“Coins & Crosses” by Ryan Teague
With the help of the Cambridge Philharmonic Orchestra, Ryan Teague has managed to create an truly groundbreaking record fusing two very different worlds.
After releasing the critically acclaimed ‘Six Preludes’ EP on Type Records in 2005, eyes were looking to young British composer Ryan Teague to see where he would take his sound next. Indeed, he referenced the EP release himself as merely preludes, so he clearly had plans to make an extra special effort for the imminent full length. In doing so he enlisted the help of a full orchestra; the renowned Cambridge Philharmonic with conductor Tim Redmond, as well as harpist Rhodri Davies who is best known for his work with the Cinematic Orchestra. Working with these key elements, Teague had the chance to compose without the limitations usually set on electronic composers and has ended up producing something truly timeless.
Opening with the short introduction piece ‘Introit’ the album quickly gets moves up a gear with the title track ‘Coins and Crosses’, a fabulous representation of Teague’s intense production skill and Rhodri Davies’ peerless harp-work. The result comes across like Alice Coltrane blended seamlessly with Steve Reich and is one of the high points of the record, perfectly realising Teague’s grand vision. On producing the album Teague noted that his primary influences were early sacred music and mysticism, but instead of moving towards the obvious dark mystery associated with these subjects he has interpreted them as moving, emotional and affirmative.

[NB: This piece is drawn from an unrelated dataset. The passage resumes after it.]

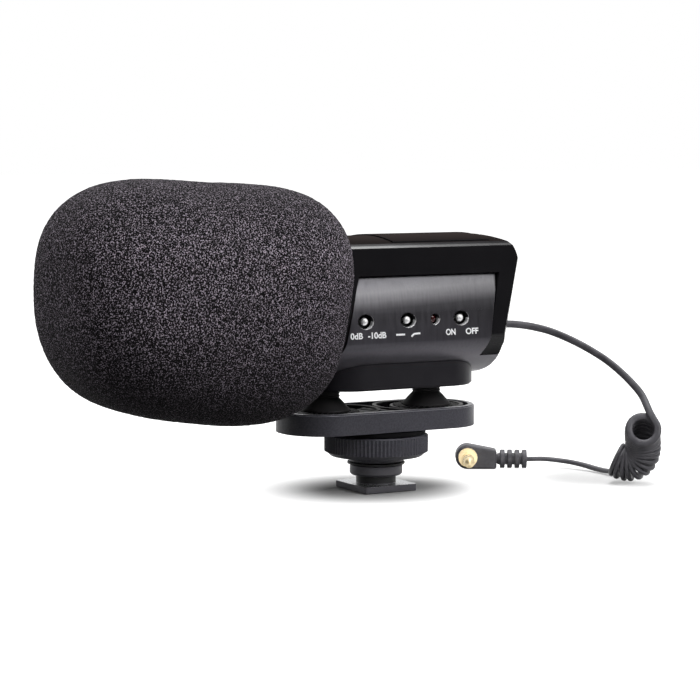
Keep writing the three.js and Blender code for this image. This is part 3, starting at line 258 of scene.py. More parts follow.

When the album’s centrepiece; the entirely orchestral ‘Fantasia for Strings’ appears at the halfway mark it is impossible not to be floored. A wholeheartedly moving epic which would not sound out of place juxtaposed with the cinematic imagery of Kieslowski or Bergman, this is where Teague’s compositional skills flourish absolutely. Although he is equally at home blending electronic elements with orchestral sounds, ‘Fantasia’ shows he has exactly what it takes to compose competently without the aid of electronics whatsoever.
As the album draws to a satisfying close with the rousing harp-led ‘Rounds’, you realise that you have been taken on a grand voyage. Each track tells a different part of an epic story taking you though waves of passionate energy and emotion, and like all the best films you will want to go through that journey time and time again.